• [STATED TASK]: Every line in the listing below from the one with "Continue the OpenSCAD" through the one with "ti = za - 2.5 / sin(a)" is to be reproduced exactly, both ends included; leave out the rest.

• [RECORDS SUPPLIED]:
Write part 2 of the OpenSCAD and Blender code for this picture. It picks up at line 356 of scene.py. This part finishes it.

--

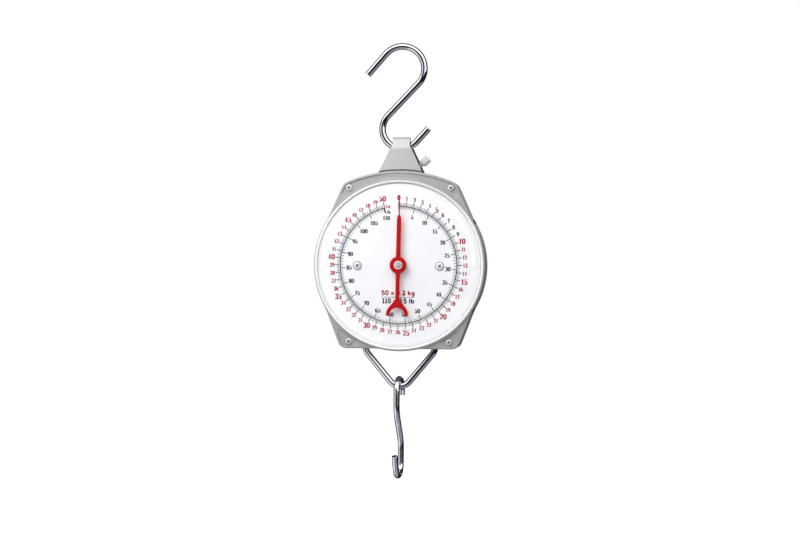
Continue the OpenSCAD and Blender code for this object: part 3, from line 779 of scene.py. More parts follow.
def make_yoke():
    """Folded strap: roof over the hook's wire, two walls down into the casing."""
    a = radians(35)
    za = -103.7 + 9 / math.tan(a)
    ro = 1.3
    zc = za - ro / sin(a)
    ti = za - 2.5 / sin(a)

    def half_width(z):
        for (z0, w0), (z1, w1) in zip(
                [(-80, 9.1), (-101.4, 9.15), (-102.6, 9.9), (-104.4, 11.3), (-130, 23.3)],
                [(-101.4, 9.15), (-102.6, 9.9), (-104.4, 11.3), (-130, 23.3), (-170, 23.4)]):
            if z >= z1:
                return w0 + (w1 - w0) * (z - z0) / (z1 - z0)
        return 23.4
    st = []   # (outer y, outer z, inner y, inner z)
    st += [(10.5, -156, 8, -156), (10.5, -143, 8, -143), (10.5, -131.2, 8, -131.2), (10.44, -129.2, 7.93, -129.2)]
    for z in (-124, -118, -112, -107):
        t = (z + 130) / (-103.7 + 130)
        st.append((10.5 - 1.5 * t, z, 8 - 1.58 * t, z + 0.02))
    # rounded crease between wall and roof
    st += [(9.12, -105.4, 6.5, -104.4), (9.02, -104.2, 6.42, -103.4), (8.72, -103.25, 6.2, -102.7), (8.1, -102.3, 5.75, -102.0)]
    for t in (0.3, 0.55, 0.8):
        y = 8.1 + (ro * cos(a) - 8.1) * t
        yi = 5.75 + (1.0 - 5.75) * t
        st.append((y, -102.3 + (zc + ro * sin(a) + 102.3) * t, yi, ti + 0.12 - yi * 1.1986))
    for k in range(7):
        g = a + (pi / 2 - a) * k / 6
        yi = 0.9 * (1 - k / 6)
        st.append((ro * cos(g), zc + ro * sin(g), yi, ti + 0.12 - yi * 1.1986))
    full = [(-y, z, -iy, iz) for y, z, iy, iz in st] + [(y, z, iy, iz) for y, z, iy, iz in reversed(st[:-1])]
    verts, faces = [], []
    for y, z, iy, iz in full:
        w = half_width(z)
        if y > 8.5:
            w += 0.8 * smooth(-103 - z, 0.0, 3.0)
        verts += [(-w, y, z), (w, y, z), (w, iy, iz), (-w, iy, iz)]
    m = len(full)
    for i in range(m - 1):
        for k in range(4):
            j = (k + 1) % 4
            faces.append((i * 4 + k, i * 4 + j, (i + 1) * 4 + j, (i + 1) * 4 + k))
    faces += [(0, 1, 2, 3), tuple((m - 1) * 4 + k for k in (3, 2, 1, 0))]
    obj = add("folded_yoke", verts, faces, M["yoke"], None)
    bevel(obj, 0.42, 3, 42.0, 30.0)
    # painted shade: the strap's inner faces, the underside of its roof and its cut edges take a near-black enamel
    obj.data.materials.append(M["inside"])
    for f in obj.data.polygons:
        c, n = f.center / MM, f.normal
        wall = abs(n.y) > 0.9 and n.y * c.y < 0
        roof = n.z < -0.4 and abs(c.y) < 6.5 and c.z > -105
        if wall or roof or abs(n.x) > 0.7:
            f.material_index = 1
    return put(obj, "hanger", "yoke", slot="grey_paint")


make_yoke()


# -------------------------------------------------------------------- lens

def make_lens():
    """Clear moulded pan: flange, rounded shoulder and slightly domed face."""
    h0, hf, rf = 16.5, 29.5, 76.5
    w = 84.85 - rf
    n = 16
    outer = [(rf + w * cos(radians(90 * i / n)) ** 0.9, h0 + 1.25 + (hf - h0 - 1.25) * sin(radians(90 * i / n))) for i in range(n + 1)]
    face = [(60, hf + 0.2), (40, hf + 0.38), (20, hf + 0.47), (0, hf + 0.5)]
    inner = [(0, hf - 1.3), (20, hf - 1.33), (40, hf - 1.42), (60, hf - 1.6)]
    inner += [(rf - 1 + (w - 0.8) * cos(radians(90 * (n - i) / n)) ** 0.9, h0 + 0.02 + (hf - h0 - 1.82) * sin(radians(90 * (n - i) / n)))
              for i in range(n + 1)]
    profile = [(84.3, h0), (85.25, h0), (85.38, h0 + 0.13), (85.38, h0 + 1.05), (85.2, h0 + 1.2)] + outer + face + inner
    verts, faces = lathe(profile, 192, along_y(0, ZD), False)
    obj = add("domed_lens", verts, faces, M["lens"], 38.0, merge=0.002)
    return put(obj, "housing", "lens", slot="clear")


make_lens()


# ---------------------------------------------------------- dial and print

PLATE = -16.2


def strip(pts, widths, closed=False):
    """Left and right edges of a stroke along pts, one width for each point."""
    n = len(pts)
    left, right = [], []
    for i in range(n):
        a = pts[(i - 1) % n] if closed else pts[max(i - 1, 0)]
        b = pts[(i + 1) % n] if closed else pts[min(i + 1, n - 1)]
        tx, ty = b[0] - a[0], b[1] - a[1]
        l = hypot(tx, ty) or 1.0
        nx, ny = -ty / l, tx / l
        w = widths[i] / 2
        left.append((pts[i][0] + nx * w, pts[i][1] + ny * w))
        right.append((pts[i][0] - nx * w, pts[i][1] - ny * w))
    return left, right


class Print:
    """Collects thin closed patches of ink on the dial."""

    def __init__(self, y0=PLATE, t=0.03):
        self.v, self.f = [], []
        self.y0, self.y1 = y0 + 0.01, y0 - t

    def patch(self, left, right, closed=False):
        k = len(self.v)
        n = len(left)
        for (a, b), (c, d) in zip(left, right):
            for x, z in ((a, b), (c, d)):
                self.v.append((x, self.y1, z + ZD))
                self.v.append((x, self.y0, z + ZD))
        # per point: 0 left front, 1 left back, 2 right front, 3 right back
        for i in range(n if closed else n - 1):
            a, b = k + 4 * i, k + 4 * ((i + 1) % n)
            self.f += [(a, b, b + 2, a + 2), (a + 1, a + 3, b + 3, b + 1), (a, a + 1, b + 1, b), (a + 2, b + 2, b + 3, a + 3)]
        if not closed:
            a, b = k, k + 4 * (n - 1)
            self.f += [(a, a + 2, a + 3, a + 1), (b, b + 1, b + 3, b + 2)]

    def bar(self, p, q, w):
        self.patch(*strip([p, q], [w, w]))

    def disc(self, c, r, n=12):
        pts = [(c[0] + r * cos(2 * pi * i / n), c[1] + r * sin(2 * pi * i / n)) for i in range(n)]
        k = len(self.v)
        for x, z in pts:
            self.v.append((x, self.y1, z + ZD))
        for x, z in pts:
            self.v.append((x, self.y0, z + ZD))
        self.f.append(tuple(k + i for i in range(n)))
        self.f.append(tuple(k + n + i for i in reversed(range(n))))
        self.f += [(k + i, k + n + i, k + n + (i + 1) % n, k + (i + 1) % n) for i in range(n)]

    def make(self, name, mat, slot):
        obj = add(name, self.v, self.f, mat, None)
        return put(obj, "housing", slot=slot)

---

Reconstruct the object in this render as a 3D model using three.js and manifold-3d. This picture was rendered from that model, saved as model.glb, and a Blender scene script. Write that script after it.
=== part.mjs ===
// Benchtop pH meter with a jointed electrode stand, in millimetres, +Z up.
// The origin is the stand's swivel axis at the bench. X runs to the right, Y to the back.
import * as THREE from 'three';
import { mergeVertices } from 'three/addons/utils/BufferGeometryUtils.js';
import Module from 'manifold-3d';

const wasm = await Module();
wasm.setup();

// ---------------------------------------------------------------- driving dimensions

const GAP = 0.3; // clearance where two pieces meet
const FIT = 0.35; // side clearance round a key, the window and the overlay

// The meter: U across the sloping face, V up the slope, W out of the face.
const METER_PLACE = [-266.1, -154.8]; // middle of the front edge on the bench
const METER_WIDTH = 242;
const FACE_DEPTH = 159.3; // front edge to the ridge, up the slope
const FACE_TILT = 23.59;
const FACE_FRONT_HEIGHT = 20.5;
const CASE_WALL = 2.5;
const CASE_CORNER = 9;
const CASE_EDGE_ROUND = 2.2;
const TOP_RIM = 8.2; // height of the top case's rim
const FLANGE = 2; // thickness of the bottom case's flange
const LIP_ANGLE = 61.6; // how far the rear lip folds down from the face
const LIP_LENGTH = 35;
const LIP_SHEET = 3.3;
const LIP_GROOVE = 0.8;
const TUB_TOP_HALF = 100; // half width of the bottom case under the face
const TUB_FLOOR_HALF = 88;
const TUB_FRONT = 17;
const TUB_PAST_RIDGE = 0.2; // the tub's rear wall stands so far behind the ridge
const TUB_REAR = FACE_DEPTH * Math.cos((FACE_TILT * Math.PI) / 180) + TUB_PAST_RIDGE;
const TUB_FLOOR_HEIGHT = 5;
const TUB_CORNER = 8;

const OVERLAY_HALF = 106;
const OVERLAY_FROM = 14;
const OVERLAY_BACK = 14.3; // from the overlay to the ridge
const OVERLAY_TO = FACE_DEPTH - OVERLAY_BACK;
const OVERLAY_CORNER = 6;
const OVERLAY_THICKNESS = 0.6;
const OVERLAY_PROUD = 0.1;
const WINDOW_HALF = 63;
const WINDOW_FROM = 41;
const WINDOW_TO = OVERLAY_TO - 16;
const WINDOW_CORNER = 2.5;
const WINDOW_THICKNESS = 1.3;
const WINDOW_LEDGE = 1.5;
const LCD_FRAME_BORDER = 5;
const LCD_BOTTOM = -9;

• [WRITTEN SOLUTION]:
Continue the OpenSCAD and Blender code for this object: part 3, from line 779 of scene.py. More parts follow.
def make_yoke():
    """Folded strap: roof over the hook's wire, two walls down into the casing."""
    a = radians(35)
    za = -103.7 + 9 / math.tan(a)
    ro = 1.3
    zc = za - ro / sin(a)
    ti = za - 2.5 / sin(a)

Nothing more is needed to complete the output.